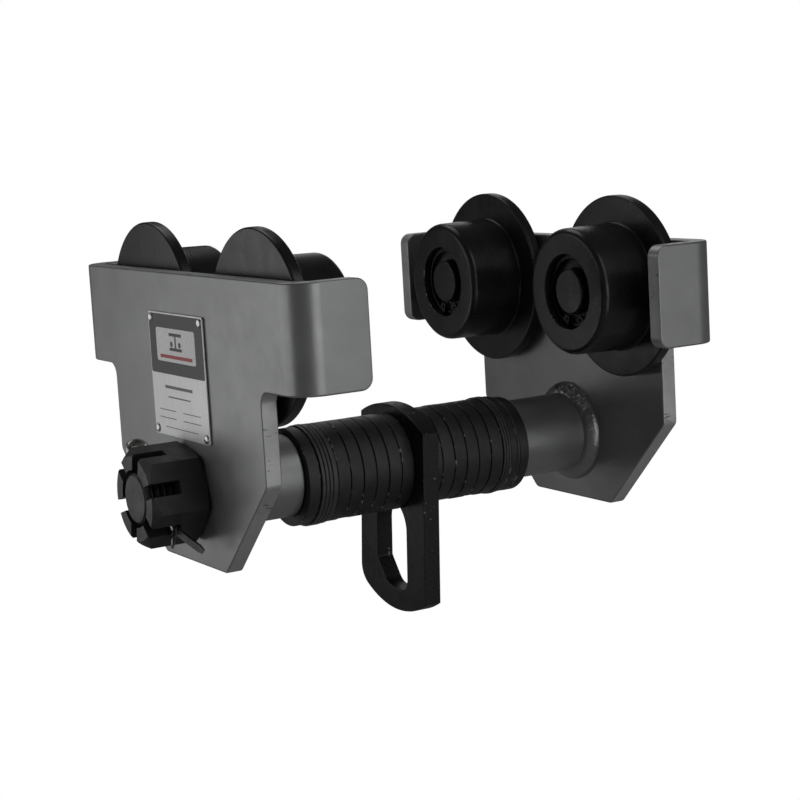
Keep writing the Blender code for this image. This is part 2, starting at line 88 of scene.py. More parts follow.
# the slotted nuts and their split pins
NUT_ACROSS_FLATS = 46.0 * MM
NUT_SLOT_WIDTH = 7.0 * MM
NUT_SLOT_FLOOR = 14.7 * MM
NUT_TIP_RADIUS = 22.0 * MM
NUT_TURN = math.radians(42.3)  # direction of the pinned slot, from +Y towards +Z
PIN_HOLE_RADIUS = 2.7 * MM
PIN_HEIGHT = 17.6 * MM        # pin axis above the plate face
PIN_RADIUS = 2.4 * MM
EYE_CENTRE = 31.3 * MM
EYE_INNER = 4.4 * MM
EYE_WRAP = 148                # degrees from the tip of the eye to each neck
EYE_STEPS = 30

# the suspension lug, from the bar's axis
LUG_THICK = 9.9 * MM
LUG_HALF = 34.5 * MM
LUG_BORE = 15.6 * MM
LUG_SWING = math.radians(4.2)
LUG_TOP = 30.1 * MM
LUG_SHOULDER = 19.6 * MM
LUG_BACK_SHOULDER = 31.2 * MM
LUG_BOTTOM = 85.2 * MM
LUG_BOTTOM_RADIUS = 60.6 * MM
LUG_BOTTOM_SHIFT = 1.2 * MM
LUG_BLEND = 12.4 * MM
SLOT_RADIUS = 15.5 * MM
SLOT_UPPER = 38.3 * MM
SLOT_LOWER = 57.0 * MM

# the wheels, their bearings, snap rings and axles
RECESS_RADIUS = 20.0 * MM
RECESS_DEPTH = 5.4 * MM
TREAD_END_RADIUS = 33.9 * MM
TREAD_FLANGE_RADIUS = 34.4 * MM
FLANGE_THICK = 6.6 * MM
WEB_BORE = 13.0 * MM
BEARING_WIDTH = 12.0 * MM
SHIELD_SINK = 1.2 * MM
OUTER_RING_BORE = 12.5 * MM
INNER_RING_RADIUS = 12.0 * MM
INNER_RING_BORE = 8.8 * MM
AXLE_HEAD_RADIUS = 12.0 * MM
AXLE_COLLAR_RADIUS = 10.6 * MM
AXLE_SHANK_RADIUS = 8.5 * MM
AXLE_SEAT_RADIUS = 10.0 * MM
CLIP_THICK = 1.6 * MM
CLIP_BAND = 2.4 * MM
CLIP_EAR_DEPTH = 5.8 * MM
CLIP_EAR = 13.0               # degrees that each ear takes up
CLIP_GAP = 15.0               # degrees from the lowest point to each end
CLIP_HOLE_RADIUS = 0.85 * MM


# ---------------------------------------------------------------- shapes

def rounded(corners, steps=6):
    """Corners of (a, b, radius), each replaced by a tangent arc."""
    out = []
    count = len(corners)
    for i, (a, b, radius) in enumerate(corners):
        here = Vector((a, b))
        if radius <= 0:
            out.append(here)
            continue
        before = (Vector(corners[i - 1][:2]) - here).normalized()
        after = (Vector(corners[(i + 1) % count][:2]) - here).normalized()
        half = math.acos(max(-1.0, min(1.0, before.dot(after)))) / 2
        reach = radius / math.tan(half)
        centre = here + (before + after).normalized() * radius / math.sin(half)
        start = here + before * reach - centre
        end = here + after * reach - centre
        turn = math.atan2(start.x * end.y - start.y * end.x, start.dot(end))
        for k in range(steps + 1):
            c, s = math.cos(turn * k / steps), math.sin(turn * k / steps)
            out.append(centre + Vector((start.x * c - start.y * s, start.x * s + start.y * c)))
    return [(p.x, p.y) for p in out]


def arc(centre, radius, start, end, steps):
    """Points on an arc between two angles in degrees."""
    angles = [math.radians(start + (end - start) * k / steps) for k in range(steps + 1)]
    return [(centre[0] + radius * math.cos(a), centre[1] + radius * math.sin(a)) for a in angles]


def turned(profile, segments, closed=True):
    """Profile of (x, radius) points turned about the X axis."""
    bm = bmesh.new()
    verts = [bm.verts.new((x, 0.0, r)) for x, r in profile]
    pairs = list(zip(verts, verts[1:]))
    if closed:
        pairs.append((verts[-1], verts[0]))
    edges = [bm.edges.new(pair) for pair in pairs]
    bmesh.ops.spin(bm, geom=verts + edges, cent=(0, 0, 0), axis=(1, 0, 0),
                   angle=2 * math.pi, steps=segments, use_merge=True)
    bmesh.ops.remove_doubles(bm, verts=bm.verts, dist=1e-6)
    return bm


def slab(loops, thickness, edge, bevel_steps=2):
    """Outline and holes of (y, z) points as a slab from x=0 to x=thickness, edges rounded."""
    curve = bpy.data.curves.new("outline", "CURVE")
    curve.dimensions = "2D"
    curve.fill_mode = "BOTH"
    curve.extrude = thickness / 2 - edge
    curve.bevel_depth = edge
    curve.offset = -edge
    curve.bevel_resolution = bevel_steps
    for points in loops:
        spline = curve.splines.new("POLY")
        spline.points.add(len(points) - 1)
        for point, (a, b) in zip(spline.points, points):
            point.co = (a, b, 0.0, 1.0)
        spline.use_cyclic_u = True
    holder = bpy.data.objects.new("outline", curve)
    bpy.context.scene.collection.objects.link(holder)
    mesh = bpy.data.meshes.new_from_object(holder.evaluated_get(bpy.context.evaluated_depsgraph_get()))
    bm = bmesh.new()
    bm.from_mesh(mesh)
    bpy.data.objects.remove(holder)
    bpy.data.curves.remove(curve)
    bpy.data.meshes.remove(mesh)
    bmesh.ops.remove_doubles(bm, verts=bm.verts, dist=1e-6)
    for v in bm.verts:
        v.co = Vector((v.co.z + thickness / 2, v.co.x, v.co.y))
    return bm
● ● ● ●
Reproduce each line verbatim.

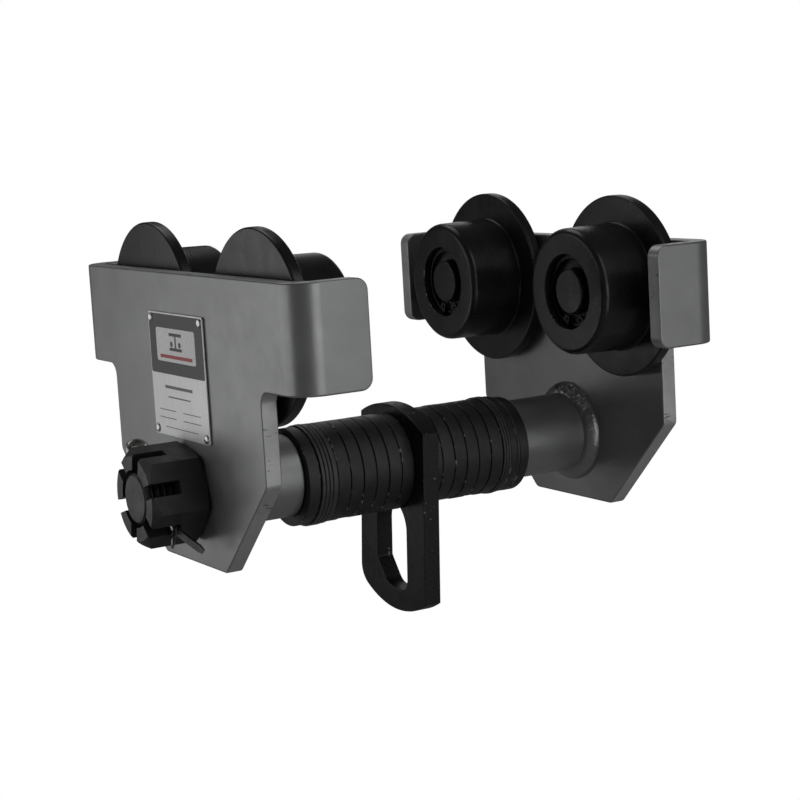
Keep writing the Blender code for this image. This is part 2, starting at line 88 of scene.py. More parts follow.
# the slotted nuts and their split pins
NUT_ACROSS_FLATS = 46.0 * MM
NUT_SLOT_WIDTH = 7.0 * MM
NUT_SLOT_FLOOR = 14.7 * MM
NUT_TIP_RADIUS = 22.0 * MM
NUT_TURN = math.radians(42.3)  # direction of the pinned slot, from +Y towards +Z
PIN_HOLE_RADIUS = 2.7 * MM
PIN_HEIGHT = 17.6 * MM        # pin axis above the plate face
PIN_RADIUS = 2.4 * MM
EYE_CENTRE = 31.3 * MM
EYE_INNER = 4.4 * MM
EYE_WRAP = 148                # degrees from the tip of the eye to each neck
EYE_STEPS = 30

# the suspension lug, from the bar's axis
LUG_THICK = 9.9 * MM
LUG_HALF = 34.5 * MM
LUG_BORE = 15.6 * MM
LUG_SWING = math.radians(4.2)
LUG_TOP = 30.1 * MM
LUG_SHOULDER = 19.6 * MM
LUG_BACK_SHOULDER = 31.2 * MM
LUG_BOTTOM = 85.2 * MM
LUG_BOTTOM_RADIUS = 60.6 * MM
LUG_BOTTOM_SHIFT = 1.2 * MM
LUG_BLEND = 12.4 * MM
SLOT_RADIUS = 15.5 * MM
SLOT_UPPER = 38.3 * MM
SLOT_LOWER = 57.0 * MM

# the wheels, their bearings, snap rings and axles
RECESS_RADIUS = 20.0 * MM
RECESS_DEPTH = 5.4 * MM
TREAD_END_RADIUS = 33.9 * MM
TREAD_FLANGE_RADIUS = 34.4 * MM
FLANGE_THICK = 6.6 * MM
WEB_BORE = 13.0 * MM
BEARING_WIDTH = 12.0 * MM
SHIELD_SINK = 1.2 * MM
OUTER_RING_BORE = 12.5 * MM
INNER_RING_RADIUS = 12.0 * MM
INNER_RING_BORE = 8.8 * MM
AXLE_HEAD_RADIUS = 12.0 * MM
AXLE_COLLAR_RADIUS = 10.6 * MM
AXLE_SHANK_RADIUS = 8.5 * MM
AXLE_SEAT_RADIUS = 10.0 * MM
CLIP_THICK = 1.6 * MM
CLIP_BAND = 2.4 * MM
CLIP_EAR_DEPTH = 5.8 * MM
CLIP_EAR = 13.0               # degrees that each ear takes up
CLIP_GAP = 15.0               # degrees from the lowest point to each end
CLIP_HOLE_RADIUS = 0.85 * MM


# ---------------------------------------------------------------- shapes

def rounded(corners, steps=6):
    """Corners of (a, b, radius), each replaced by a tangent arc."""
    out = []
    count = len(corners)
    for i, (a, b, radius) in enumerate(corners):
        here = Vector((a, b))
        if radius <= 0:
            out.append(here)
            continue
        before = (Vector(corners[i - 1][:2]) - here).normalized()
        after = (Vector(corners[(i + 1) % count][:2]) - here).normalized()
        half = math.acos(max(-1.0, min(1.0, before.dot(after)))) / 2
        reach = radius / math.tan(half)
        centre = here + (before + after).normalized() * radius / math.sin(half)
        start = here + before * reach - centre
        end = here + after * reach - centre
        turn = math.atan2(start.x * end.y - start.y * end.x, start.dot(end))
        for k in range(steps + 1):
            c, s = math.cos(turn * k / steps), math.sin(turn * k / steps)
            out.append(centre + Vector((start.x * c - start.y * s, start.x * s + start.y * c)))
    return [(p.x, p.y) for p in out]


def arc(centre, radius, start, end, steps):
    """Points on an arc between two angles in degrees."""
    angles = [math.radians(start + (end - start) * k / steps) for k in range(steps + 1)]
    return [(centre[0] + radius * math.cos(a), centre[1] + radius * math.sin(a)) for a in angles]


def turned(profile, segments, closed=True):
    """Profile of (x, radius) points turned about the X axis."""
    bm = bmesh.new()
    verts = [bm.verts.new((x, 0.0, r)) for x, r in profile]
    pairs = list(zip(verts, verts[1:]))
    if closed:
        pairs.append((verts[-1], verts[0]))
    edges = [bm.edges.new(pair) for pair in pairs]
    bmesh.ops.spin(bm, geom=verts + edges, cent=(0, 0, 0), axis=(1, 0, 0),
                   angle=2 * math.pi, steps=segments, use_merge=True)
    bmesh.ops.remove_doubles(bm, verts=bm.verts, dist=1e-6)
    return bm


def slab(loops, thickness, edge, bevel_steps=2):
    """Outline and holes of (y, z) points as a slab from x=0 to x=thickness, edges rounded."""
    curve = bpy.data.curves.new("outline", "CURVE")
    curve.dimensions = "2D"
    curve.fill_mode = "BOTH"
    curve.extrude = thickness / 2 - edge
    curve.bevel_depth = edge
    curve.offset = -edge
    curve.bevel_resolution = bevel_steps
    for points in loops:
        spline = curve.splines.new("POLY")
        spline.points.add(len(points) - 1)
        for point, (a, b) in zip(spline.points, points):
            point.co = (a, b, 0.0, 1.0)
        spline.use_cyclic_u = True
    holder = bpy.data.objects.new("outline", curve)
    bpy.context.scene.collection.objects.link(holder)
    mesh = bpy.data.meshes.new_from_object(holder.evaluated_get(bpy.context.evaluated_depsgraph_get()))
    bm = bmesh.new()
    bm.from_mesh(mesh)
    bpy.data.objects.remove(holder)
    bpy.data.curves.remove(curve)
    bpy.data.meshes.remove(mesh)
    bmesh.ops.remove_doubles(bm, verts=bm.verts, dist=1e-6)
    for v in bm.verts:
        v.co = Vector((v.co.z + thickness / 2, v.co.x, v.co.y))
    return bm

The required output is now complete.